Begin with the line that contains "above, -1 below" and end with the line that contains "in imported if", transcribing exactly each line in that stretch and no other.

Start Data

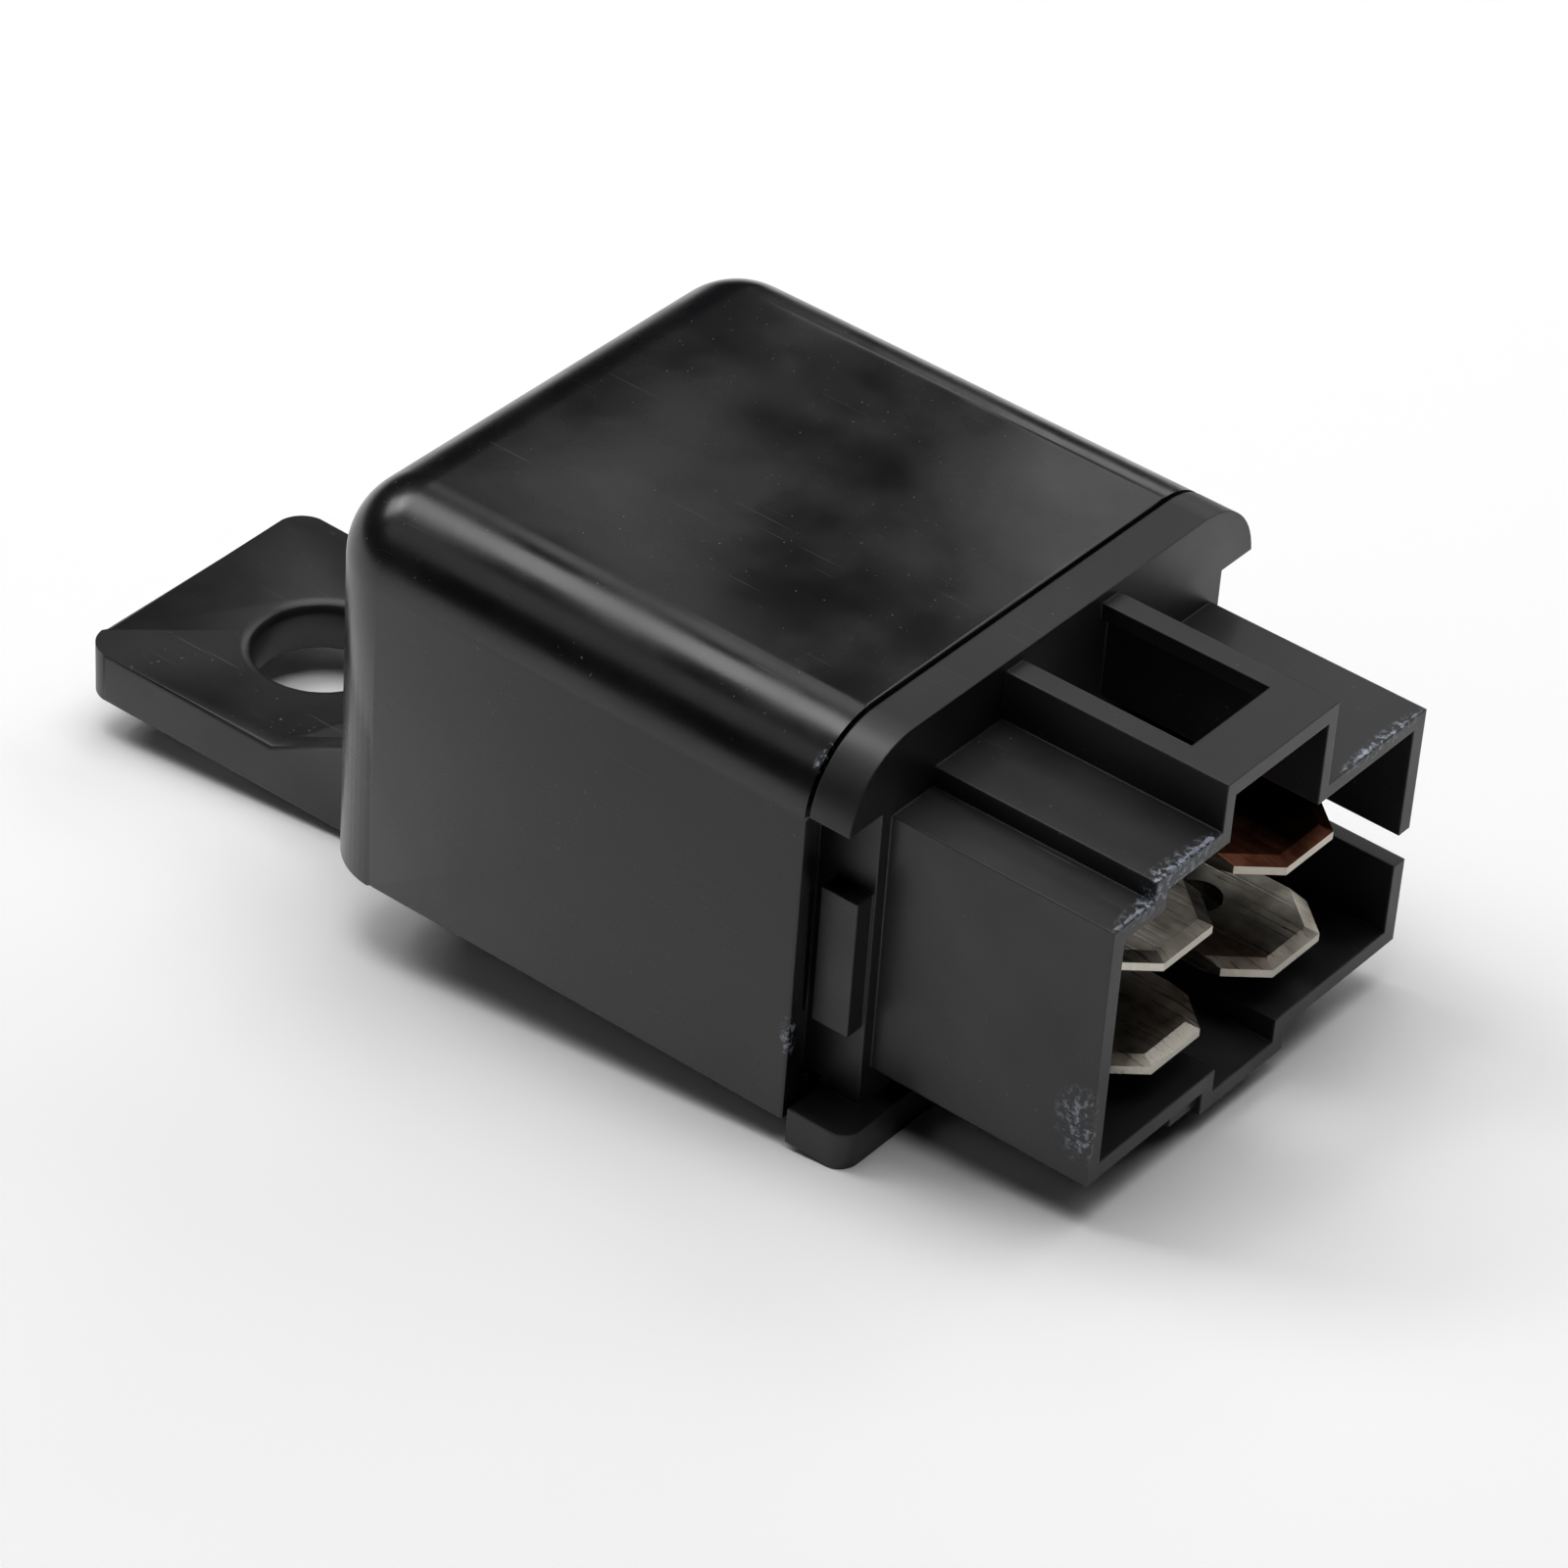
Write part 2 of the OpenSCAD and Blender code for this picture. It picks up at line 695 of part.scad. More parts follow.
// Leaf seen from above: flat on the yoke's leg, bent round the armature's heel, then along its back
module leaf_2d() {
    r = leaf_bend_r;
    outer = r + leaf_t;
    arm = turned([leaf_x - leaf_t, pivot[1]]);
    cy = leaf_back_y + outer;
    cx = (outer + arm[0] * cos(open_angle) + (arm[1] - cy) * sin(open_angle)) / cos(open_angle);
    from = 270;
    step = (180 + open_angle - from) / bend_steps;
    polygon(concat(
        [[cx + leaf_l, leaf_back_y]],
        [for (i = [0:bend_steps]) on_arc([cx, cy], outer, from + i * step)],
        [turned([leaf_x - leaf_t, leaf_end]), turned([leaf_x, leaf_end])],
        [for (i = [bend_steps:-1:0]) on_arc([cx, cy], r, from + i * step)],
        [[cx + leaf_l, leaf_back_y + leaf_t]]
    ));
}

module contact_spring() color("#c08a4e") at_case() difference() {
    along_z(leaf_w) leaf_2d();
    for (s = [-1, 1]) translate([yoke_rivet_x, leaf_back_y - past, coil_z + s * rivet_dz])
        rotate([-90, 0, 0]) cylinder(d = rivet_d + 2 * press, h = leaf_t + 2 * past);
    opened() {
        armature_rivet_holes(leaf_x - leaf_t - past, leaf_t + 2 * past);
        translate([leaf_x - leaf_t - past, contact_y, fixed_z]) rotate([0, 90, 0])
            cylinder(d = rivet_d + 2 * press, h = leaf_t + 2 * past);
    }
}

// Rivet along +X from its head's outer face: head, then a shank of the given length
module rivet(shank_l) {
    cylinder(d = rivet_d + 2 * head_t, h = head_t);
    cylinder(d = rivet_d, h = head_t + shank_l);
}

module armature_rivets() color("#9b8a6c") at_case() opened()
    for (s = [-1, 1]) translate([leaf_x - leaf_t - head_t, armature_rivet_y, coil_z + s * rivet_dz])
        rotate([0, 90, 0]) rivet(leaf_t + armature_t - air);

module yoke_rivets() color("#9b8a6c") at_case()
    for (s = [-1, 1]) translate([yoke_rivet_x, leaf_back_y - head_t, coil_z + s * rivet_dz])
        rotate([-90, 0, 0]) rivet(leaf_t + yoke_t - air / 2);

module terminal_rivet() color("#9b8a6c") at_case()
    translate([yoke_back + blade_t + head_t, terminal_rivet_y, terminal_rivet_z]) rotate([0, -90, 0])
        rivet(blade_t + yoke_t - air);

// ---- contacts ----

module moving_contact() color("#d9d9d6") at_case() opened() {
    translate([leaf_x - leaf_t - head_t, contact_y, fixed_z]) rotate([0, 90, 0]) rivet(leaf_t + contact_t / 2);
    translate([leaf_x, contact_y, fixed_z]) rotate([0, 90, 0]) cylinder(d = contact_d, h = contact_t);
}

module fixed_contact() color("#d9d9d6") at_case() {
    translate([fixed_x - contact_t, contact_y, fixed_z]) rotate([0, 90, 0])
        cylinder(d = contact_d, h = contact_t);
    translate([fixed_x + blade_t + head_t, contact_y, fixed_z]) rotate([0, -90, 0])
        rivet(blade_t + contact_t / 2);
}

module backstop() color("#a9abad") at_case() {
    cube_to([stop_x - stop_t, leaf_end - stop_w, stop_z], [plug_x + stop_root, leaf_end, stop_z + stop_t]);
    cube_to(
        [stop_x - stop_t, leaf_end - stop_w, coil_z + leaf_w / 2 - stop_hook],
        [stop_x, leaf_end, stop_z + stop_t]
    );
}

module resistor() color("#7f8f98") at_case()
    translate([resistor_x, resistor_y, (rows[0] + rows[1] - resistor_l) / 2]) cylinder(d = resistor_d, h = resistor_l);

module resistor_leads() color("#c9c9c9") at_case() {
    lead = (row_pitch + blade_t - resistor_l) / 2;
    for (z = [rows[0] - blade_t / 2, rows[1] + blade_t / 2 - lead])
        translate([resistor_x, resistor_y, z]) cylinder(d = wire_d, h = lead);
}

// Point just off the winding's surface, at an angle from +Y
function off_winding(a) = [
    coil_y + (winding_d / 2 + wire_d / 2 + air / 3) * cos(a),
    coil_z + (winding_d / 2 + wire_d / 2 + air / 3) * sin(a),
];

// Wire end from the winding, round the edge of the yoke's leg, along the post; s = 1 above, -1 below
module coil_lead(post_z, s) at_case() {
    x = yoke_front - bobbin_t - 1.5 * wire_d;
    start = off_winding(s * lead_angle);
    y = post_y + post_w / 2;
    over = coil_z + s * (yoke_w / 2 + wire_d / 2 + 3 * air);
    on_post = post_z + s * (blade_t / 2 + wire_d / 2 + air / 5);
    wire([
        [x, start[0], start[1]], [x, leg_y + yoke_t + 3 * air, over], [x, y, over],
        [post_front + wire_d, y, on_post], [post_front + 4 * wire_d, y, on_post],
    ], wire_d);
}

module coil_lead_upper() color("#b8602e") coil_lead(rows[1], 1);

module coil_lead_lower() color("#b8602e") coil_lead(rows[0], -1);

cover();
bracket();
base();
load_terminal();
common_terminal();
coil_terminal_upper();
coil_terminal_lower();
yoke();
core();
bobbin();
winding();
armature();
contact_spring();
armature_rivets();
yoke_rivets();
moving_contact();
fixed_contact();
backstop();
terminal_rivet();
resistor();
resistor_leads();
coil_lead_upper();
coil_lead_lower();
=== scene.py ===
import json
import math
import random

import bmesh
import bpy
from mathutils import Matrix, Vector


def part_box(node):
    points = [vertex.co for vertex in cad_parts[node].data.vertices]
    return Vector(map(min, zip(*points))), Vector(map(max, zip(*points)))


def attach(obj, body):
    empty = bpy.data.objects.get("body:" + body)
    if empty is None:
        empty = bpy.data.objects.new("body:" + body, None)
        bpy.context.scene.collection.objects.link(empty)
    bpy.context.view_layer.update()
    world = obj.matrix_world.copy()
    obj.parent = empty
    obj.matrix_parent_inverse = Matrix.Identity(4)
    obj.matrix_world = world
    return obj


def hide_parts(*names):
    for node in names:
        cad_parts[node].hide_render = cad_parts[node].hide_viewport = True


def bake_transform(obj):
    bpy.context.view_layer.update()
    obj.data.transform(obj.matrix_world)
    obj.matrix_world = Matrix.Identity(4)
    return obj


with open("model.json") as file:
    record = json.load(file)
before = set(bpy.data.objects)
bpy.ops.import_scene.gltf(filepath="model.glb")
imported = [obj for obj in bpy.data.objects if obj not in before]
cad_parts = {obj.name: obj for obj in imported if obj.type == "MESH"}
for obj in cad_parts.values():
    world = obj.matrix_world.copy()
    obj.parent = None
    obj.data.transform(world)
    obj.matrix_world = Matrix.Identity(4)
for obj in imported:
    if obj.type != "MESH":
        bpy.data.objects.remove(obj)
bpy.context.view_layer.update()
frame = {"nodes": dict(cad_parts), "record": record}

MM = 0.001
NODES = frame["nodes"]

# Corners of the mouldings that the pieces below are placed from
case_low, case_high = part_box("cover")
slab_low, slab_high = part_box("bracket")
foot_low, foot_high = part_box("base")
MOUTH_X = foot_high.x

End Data

Exercise result:
// Wire end from the winding, round the edge of the yoke's leg, along the post; s = 1 above, -1 below
module coil_lead(post_z, s) at_case() {
    x = yoke_front - bobbin_t - 1.5 * wire_d;
    start = off_winding(s * lead_angle);
    y = post_y + post_w / 2;
    over = coil_z + s * (yoke_w / 2 + wire_d / 2 + 3 * air);
    on_post = post_z + s * (blade_t / 2 + wire_d / 2 + air / 5);
    wire([
        [x, start[0], start[1]], [x, leg_y + yoke_t + 3 * air, over], [x, y, over],
        [post_front + wire_d, y, on_post], [post_front + 4 * wire_d, y, on_post],
    ], wire_d);
}

module coil_lead_upper() color("#b8602e") coil_lead(rows[1], 1);

module coil_lead_lower() color("#b8602e") coil_lead(rows[0], -1);

cover();
bracket();
base();
load_terminal();
common_terminal();
coil_terminal_upper();
coil_terminal_lower();
yoke();
core();
bobbin();
winding();
armature();
contact_spring();
armature_rivets();
yoke_rivets();
moving_contact();
fixed_contact();
backstop();
terminal_rivet();
resistor();
resistor_leads();
coil_lead_upper();
coil_lead_lower();
=== scene.py ===
import json
import math
import random

import bmesh
import bpy
from mathutils import Matrix, Vector


def part_box(node):
    points = [vertex.co for vertex in cad_parts[node].data.vertices]
    return Vector(map(min, zip(*points))), Vector(map(max, zip(*points)))


def attach(obj, body):
    empty = bpy.data.objects.get("body:" + body)
    if empty is None:
        empty = bpy.data.objects.new("body:" + body, None)
        bpy.context.scene.collection.objects.link(empty)
    bpy.context.view_layer.update()
    world = obj.matrix_world.copy()
    obj.parent = empty
    obj.matrix_parent_inverse = Matrix.Identity(4)
    obj.matrix_world = world
    return obj


def hide_parts(*names):
    for node in names:
        cad_parts[node].hide_render = cad_parts[node].hide_viewport = True


def bake_transform(obj):
    bpy.context.view_layer.update()
    obj.data.transform(obj.matrix_world)
    obj.matrix_world = Matrix.Identity(4)
    return obj


with open("model.json") as file:
    record = json.load(file)
before = set(bpy.data.objects)
bpy.ops.import_scene.gltf(filepath="model.glb")
imported = [obj for obj in bpy.data.objects if obj not in before]
cad_parts = {obj.name: obj for obj in imported if obj.type == "MESH"}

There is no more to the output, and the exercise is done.